Modern, high-speed multi-wire drawing machines can pull multiple strands simultaneously through different die sets, combining the mechanical reduction and the annealing process to efficiently produce wires down to very fine gauges.
Finishing Processes and Quality Assurance
Once the copper wire has been drawn to its final required diameter and annealed, a series of finishing processes prepare it for specific end-use applications. For many applications requiring flexibility, such as appliance cords or extension cables, individual fine wires are twisted together in a process called stranding or bunching. This combines multiple conductors to create a more flexible and robust cable than a single solid conductor.

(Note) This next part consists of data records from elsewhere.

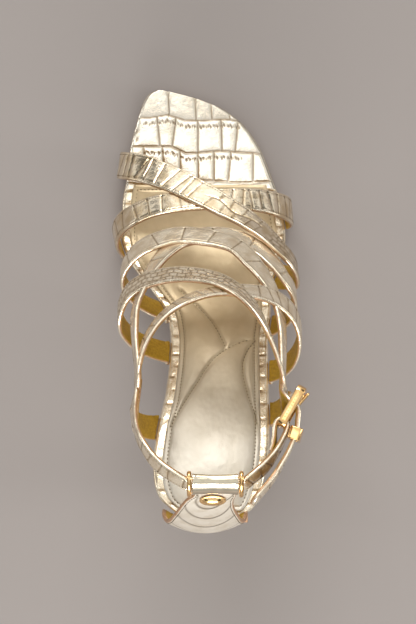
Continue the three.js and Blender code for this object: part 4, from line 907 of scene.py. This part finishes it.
def heel():
    ring = seat_ring()
    middle = (lateral_x(BREAST) + medial_x(BREAST)) / 2
    x, y = ring[:, 0] - middle, ring[:, 1] - HEEL_INSET
    depth = BREAST - HEEL_INSET
    lowest = TIP + GAP
    wide, deep, back = (curve(HEEL, "up", key) for key in ("wide", "deep", "back"))
    ups = np.linspace(0, 1, 70)
    rows = [stack(middle + x * wide(up), HEEL_INSET + back(up) * depth + y * deep(up),
                  lowest + (under_board(ring[:, 1]) - lowest) * up) for up in ups]
    seat_shares = (0.8, 0.5, 0.2)
    for share in seat_shares:
        seat_y = HEEL_INSET + depth / 2 + (y - depth / 2) * share
        rows.append(stack(middle + x * share, seat_y, under_board(seat_y)))
    grid = np.stack(rows)
    run = run_along(ring)
    u = HEEL_RUN * np.concatenate([ups, np.ones(len(seat_shares))])[:, None]
    v = run - run[-1] / 2
    height, cut = scales(u, np.mod(v, HEEL_STRIP) - HEEL_STRIP / 2, HEEL_STRIP / 2, ((0, 1, 2, 9),), 41)
    cut[-len(seat_shares):] = 0
    away = grid - grid.mean(1, keepdims=True)
    away[..., 2] = 0
    grid = grid + unit(away + 1e-9) * (np.clip(height, -0.3, 0) * 0.9 * (u < HEEL_RUN))[..., None]
    add_mesh("heel_covered", *loops_mesh(grid), [CROC], "gold_leather", "heel",
             flat=stack(u, v, 5.0).reshape(-1, 3), groove=cut.ravel())

    foot, tips = rows[0], []
    for z, shrink in ((0, 0.97), (0.3, 1), (TIP - 0.3, 1), (TIP, 0.985)):
        tips.append(foot.mean(0) + (foot - foot.mean(0)) * shrink)
        tips[-1][:, 2] = z
    add_mesh("top_lift_finished", *loops_mesh(np.stack(tips)), [RUBBER], "tip_rubber", "top_lift", smooth=False)


heel()


# Heel tab, tunnel, rings and stud
def tab_point(up, side):
    half = tab_half(up) * TUNNEL
    bend = (WRAP_BASE + (WRAP_TOP - WRAP_BASE) * np.maximum(up, 0)) / TUNNEL
    return stack(SHIFT * tab_shift(up) + half * side, TAB_LEAN * tab_back(up) + bend * (half * side) ** 2,
                 SEAT + TAB_HEIGHT * up)


def tab_normal(up, side):
    rise = tab_point(np.minimum(up + 0.02, 1), side) - tab_point(up - 0.02, side)
    return unit(np.cross(tab_point(up, side + 0.02) - tab_point(up, side - 0.02), rise))


# Creases bowed round the tab: the share of its height at the middle of each
TAB_CREASES = (0.16, 0.4, 0.57, 0.72)
CREASE_WIDE, CREASE_DEEP, CREASE_BOW = 0.6, 0.4, 0.22
TAB_RUN = 80


def heel_tab():
    ups = np.linspace(-0.07, TAB_TOP, 110)
    shares = np.concatenate([[-1, -0.985, -0.95], np.linspace(-0.9, 0.9, 41), [0.95, 0.985, 1]])
    up, side = np.meshgrid(ups, shares, indexing="ij")
    half = tab_half(up) * TUNNEL
    inset = half * (1 - np.abs(side))
    near = np.min([np.abs(up - crease - CREASE_BOW * side**2) for crease in TAB_CREASES], 0) * TAB_HEIGHT
    cut = bell(near, CREASE_WIDE)
    soft = faded(inset, 0.8, 1.2)
    rise = (-CREASE_DEEP * cut * soft - 0.15 * bell(inset - SEAM, 0.4)) * 0.7 - rounding(inset, 0.7) - 0.1
    outer = tab_point(up, side) + tab_normal(up, side) * rise[..., None]
    inner_up, inner_side = np.meshgrid(ups, [1, 0.94, 0.5, 0, -0.5, -0.94, -1], indexing="ij")
    sink = np.array([0.8, 1, 1, 1, 1, 1, 0.8])[:, None] * TAB_THICK
    inner = tab_point(inner_up, inner_side) - tab_normal(inner_up, inner_side) * sink
    grid = np.concatenate([outer, inner], 1)
    # What would lie inside the board is drawn back behind it
    x, y, z = np.moveaxis(grid, -1, 0)
    low = z < board_top(np.clip(y, 0, 20)) + 0.2
    inside = low & (y > -0.1) & (x > medial_x(y)) & (x < lateral_x(y))
    grid[..., 1] = np.where(inside, -GAP / 2, y)
    face, count = len(shares), grid.shape[1]
    j = np.tile(np.arange(count), grid.shape[0] - 1)
    edge = (j < 2) | ((j >= face - 3) & (j <= face)) | (j >= count - 2)
    w = np.concatenate([half * side, tab_half(inner_up) * TUNNEL * inner_side], 1)
    add_mesh("heel_tab_sewn", *loops_mesh(grid), [TAB_LIT_LEATHER, EDGE, LINING], "gold_leather", "heel_tab",
             kinds=np.concatenate([np.where(edge, 1, np.where(j < face, 0, 2)), [1, 1]]),
             flat=stack(TAB_RUN * ups[:, None], w, 6.0).reshape(-1, 3),
             groove=np.hstack([cut * soft, 0 * inner_side]).ravel())
    seam_up = np.linspace(0.0, 0.9, 120)
    for sign in (-1, 1):
        at = sign * (1 - SEAM / (tab_half(seam_up) * TUNNEL))
        normal = tab_normal(seam_up, at)
        stitch(tab_point(seam_up, at) - normal * 0.15, normal)


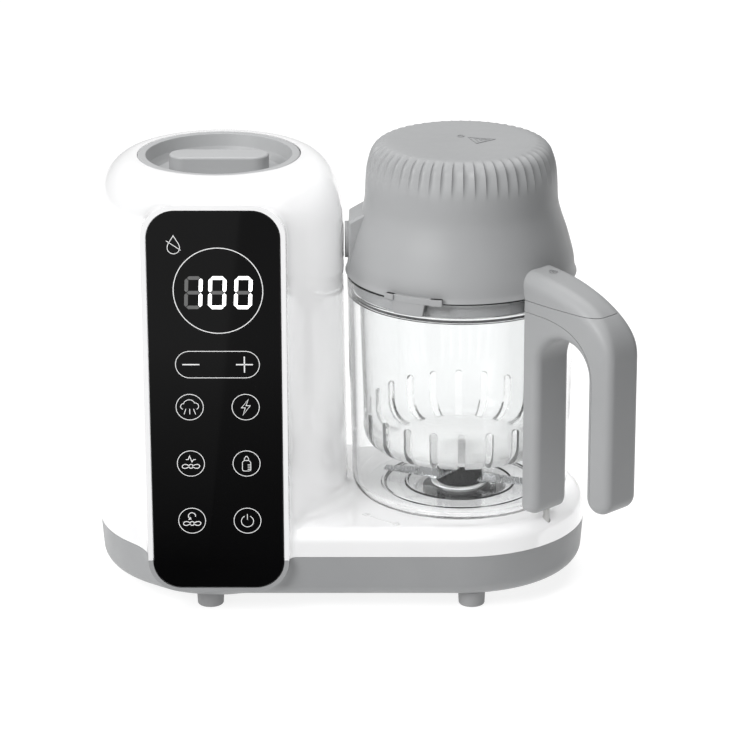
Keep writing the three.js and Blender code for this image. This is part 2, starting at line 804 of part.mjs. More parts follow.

Following stranding, the wire often requires insulation, which involves applying a polymer coating like Polyvinyl Chloride (PVC) or Polyethylene (PE) to the metallic conductor. The insulation is extruded onto the wire to provide a dielectric barrier for safety and to prevent short circuits, with the thickness varying based on the wire’s intended voltage rating.
For specialized applications, such as those requiring corrosion resistance, the wire may first undergo tinning, where a thin layer of tin is applied through a hot-dip or electroplating process.
The final stage involves rigorous quality assurance checks before the product is spooled and shipped. Technicians perform tests to verify the wire’s properties, including precise laser-based measurement of the diameter to ensure dimensional accuracy and conductivity testing to confirm purity. Mechanical tests, such as tensile strength and elongation tests, are also performed to ensure the wire meets specified standards for durability and flexibility under stress.